PROBLEM DESCRIPTION :: From the listing below, copy only the lines running from the line that contains "# ---- loose" to the line that contains "if empty is", both included.

GIVEN DATA ::
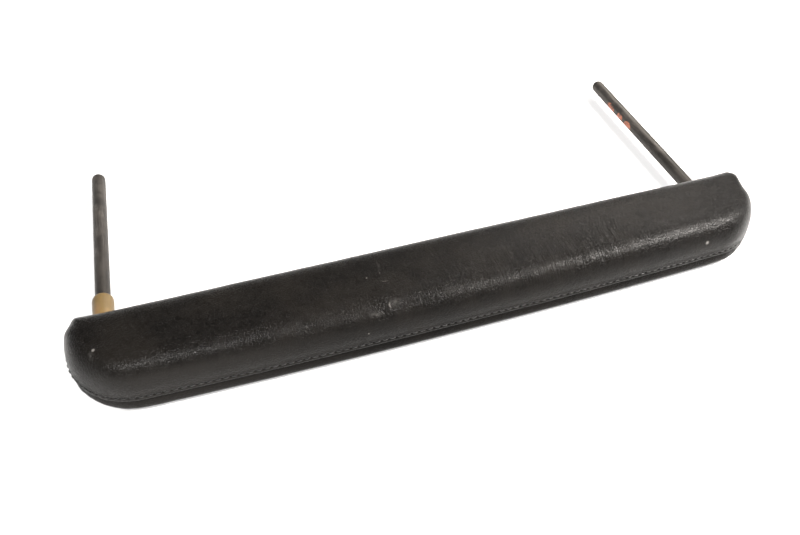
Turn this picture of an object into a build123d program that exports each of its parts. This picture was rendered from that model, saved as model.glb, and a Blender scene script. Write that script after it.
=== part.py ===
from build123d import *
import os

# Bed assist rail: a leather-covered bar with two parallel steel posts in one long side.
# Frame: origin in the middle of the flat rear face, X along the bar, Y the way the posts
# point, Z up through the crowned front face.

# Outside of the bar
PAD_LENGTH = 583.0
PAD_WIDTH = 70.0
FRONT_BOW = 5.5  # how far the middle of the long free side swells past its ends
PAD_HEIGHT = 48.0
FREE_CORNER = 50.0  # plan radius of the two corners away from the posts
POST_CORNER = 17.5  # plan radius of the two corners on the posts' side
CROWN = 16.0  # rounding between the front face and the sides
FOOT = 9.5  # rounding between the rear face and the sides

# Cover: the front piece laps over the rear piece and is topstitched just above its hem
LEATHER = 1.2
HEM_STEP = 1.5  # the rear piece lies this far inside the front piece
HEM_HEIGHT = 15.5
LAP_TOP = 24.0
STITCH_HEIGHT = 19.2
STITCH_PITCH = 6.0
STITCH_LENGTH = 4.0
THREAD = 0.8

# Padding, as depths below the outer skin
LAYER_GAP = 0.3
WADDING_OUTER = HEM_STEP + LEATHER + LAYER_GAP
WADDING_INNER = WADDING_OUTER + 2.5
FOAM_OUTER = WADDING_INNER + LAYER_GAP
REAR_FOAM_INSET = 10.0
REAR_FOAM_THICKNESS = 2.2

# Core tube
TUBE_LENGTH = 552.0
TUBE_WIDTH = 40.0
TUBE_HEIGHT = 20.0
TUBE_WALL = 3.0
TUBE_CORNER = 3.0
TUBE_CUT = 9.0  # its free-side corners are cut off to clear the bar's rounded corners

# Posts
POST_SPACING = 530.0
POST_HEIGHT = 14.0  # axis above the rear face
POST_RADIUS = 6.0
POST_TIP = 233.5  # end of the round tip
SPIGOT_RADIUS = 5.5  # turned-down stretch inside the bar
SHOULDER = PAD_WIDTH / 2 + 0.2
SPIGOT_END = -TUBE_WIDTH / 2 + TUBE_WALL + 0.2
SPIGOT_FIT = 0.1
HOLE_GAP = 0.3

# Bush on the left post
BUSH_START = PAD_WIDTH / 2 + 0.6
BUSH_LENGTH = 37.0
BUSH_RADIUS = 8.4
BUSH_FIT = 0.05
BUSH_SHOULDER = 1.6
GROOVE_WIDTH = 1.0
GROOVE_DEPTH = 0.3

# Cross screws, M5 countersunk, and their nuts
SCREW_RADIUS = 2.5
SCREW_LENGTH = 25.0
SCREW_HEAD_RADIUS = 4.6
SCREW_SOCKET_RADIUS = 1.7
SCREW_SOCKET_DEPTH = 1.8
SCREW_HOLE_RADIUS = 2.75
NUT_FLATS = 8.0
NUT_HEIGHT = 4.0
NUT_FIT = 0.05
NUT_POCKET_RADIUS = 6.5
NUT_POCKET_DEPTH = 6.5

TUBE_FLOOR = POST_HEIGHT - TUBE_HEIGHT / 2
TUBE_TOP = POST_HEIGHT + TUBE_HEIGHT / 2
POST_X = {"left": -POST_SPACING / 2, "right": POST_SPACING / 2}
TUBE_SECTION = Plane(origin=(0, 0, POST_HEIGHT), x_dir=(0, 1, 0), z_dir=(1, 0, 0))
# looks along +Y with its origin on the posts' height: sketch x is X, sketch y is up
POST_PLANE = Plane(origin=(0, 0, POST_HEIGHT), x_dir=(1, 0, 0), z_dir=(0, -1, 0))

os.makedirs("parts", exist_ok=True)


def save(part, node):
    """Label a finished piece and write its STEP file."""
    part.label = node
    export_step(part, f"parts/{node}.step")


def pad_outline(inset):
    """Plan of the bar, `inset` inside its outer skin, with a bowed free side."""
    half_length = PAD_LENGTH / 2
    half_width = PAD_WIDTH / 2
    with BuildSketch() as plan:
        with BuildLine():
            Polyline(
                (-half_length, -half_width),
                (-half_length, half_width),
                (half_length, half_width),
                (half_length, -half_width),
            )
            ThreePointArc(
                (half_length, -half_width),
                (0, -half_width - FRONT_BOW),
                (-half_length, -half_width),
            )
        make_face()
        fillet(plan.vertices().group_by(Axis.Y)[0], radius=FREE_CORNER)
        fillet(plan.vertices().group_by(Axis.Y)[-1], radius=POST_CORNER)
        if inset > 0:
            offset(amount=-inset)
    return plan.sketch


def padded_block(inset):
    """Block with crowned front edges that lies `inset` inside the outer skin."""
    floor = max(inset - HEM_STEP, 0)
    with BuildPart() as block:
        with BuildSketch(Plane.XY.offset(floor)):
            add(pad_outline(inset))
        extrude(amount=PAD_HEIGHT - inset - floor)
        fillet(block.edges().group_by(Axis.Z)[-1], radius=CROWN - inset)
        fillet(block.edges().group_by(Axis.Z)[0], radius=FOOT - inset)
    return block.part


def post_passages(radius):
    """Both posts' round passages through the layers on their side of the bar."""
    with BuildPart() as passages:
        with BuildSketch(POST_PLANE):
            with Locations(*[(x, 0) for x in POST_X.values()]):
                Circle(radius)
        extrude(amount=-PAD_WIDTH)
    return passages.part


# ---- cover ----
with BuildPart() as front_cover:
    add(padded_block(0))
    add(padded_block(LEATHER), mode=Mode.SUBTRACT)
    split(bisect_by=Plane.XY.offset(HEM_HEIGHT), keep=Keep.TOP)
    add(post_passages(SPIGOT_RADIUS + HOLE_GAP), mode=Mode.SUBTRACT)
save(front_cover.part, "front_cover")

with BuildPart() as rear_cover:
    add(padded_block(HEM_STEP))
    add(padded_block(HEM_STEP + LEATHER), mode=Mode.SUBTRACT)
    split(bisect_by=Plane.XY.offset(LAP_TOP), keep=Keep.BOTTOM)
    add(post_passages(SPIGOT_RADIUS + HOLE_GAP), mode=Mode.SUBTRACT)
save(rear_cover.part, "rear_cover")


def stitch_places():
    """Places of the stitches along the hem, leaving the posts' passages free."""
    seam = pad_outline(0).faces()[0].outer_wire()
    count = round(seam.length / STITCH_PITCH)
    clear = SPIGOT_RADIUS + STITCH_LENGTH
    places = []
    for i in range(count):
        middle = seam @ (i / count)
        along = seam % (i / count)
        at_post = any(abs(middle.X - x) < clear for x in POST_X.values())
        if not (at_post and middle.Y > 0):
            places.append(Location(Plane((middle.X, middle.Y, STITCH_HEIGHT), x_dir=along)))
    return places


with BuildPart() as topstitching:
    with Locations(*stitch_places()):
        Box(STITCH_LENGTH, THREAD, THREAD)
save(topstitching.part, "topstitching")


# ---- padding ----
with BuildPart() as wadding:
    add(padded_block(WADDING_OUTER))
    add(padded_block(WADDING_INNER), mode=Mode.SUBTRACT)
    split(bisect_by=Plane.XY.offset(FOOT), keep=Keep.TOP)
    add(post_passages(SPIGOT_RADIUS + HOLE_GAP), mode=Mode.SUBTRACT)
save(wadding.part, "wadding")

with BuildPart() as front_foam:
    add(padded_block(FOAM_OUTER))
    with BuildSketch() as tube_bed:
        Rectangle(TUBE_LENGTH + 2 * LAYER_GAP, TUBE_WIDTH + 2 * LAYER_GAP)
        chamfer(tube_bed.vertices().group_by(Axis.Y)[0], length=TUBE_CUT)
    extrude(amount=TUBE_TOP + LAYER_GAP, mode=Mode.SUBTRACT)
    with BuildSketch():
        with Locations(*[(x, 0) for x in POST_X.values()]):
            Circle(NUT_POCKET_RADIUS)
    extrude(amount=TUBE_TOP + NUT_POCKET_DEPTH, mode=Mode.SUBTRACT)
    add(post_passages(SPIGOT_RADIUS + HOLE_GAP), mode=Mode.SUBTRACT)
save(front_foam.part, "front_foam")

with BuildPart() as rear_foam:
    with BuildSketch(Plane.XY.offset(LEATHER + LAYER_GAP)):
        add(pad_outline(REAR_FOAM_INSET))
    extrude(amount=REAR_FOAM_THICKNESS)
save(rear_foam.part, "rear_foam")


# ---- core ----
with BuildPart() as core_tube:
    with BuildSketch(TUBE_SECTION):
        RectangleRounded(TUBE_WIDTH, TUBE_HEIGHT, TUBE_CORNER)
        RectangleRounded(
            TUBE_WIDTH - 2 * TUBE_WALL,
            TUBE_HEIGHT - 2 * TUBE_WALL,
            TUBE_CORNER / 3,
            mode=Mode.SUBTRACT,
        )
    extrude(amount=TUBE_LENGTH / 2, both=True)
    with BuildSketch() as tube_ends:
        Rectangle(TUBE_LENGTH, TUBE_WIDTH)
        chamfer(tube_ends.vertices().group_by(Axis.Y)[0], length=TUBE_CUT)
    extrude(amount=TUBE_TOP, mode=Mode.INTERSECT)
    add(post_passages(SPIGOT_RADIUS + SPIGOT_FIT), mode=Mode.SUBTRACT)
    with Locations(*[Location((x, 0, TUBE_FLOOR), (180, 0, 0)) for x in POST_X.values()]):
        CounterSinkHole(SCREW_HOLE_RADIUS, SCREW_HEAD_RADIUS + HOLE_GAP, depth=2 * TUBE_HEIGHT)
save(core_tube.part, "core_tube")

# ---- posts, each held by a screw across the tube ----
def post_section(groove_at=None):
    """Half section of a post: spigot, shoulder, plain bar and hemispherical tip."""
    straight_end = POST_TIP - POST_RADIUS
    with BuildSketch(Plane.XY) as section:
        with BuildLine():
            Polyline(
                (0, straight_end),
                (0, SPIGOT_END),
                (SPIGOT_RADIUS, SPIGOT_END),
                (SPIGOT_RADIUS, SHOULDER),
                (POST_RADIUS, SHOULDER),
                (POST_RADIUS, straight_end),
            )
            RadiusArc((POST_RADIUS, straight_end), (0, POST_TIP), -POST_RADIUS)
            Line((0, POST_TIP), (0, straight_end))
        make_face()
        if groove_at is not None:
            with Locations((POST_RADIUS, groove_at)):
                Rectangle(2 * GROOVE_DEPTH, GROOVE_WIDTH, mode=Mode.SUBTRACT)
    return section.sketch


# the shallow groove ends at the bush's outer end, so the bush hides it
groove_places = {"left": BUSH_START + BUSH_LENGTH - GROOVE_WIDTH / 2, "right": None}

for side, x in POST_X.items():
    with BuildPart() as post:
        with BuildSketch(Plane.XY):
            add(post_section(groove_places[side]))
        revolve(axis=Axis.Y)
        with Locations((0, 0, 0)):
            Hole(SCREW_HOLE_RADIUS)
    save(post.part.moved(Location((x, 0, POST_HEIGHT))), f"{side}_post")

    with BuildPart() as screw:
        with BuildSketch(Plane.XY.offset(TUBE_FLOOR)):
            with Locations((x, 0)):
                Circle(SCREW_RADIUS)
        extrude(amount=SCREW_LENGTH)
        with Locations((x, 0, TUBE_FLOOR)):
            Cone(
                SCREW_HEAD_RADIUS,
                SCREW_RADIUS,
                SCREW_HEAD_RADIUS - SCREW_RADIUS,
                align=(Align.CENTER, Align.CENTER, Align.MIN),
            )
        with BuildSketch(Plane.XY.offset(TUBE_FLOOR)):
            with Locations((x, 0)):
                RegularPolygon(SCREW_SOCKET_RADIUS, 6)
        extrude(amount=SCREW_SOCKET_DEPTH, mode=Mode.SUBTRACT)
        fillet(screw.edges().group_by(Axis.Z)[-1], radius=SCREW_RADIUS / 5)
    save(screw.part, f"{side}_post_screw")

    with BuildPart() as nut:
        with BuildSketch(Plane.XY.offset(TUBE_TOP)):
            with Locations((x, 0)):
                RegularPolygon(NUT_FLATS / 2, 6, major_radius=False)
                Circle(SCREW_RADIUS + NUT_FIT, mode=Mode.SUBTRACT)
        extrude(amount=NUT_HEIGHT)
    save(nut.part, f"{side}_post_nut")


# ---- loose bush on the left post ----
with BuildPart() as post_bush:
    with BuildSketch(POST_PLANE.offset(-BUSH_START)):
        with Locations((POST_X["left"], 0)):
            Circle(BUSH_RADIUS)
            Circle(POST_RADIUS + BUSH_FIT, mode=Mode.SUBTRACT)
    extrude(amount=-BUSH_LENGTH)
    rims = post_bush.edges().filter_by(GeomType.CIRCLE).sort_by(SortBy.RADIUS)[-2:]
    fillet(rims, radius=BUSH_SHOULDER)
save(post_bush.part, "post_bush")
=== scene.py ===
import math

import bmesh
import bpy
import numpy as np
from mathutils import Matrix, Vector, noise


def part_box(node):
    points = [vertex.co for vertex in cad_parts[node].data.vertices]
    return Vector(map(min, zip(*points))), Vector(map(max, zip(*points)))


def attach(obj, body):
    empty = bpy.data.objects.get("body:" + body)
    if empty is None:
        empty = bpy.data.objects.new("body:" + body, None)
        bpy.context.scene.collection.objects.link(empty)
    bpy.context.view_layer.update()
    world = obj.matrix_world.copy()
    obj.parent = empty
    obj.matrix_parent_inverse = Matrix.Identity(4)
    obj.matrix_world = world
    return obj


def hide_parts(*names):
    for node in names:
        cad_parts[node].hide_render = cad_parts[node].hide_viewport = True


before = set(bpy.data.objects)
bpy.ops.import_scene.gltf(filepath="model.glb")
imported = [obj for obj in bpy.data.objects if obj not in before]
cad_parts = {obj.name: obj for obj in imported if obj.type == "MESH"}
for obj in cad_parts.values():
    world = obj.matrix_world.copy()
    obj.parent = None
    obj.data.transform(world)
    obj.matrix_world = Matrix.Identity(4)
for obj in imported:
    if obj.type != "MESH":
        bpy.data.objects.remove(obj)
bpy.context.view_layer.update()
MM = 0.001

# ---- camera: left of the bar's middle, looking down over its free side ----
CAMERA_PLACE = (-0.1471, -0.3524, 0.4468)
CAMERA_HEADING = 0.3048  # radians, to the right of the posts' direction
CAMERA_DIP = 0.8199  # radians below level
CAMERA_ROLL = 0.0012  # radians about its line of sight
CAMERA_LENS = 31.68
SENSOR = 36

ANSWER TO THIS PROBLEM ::
# ---- loose bush on the left post ----
with BuildPart() as post_bush:
    with BuildSketch(POST_PLANE.offset(-BUSH_START)):
        with Locations((POST_X["left"], 0)):
            Circle(BUSH_RADIUS)
            Circle(POST_RADIUS + BUSH_FIT, mode=Mode.SUBTRACT)
    extrude(amount=-BUSH_LENGTH)
    rims = post_bush.edges().filter_by(GeomType.CIRCLE).sort_by(SortBy.RADIUS)[-2:]
    fillet(rims, radius=BUSH_SHOULDER)
save(post_bush.part, "post_bush")
=== scene.py ===
import math

import bmesh
import bpy
import numpy as np
from mathutils import Matrix, Vector, noise


def part_box(node):
    points = [vertex.co for vertex in cad_parts[node].data.vertices]
    return Vector(map(min, zip(*points))), Vector(map(max, zip(*points)))


def attach(obj, body):
    empty = bpy.data.objects.get("body:" + body)
    if empty is None:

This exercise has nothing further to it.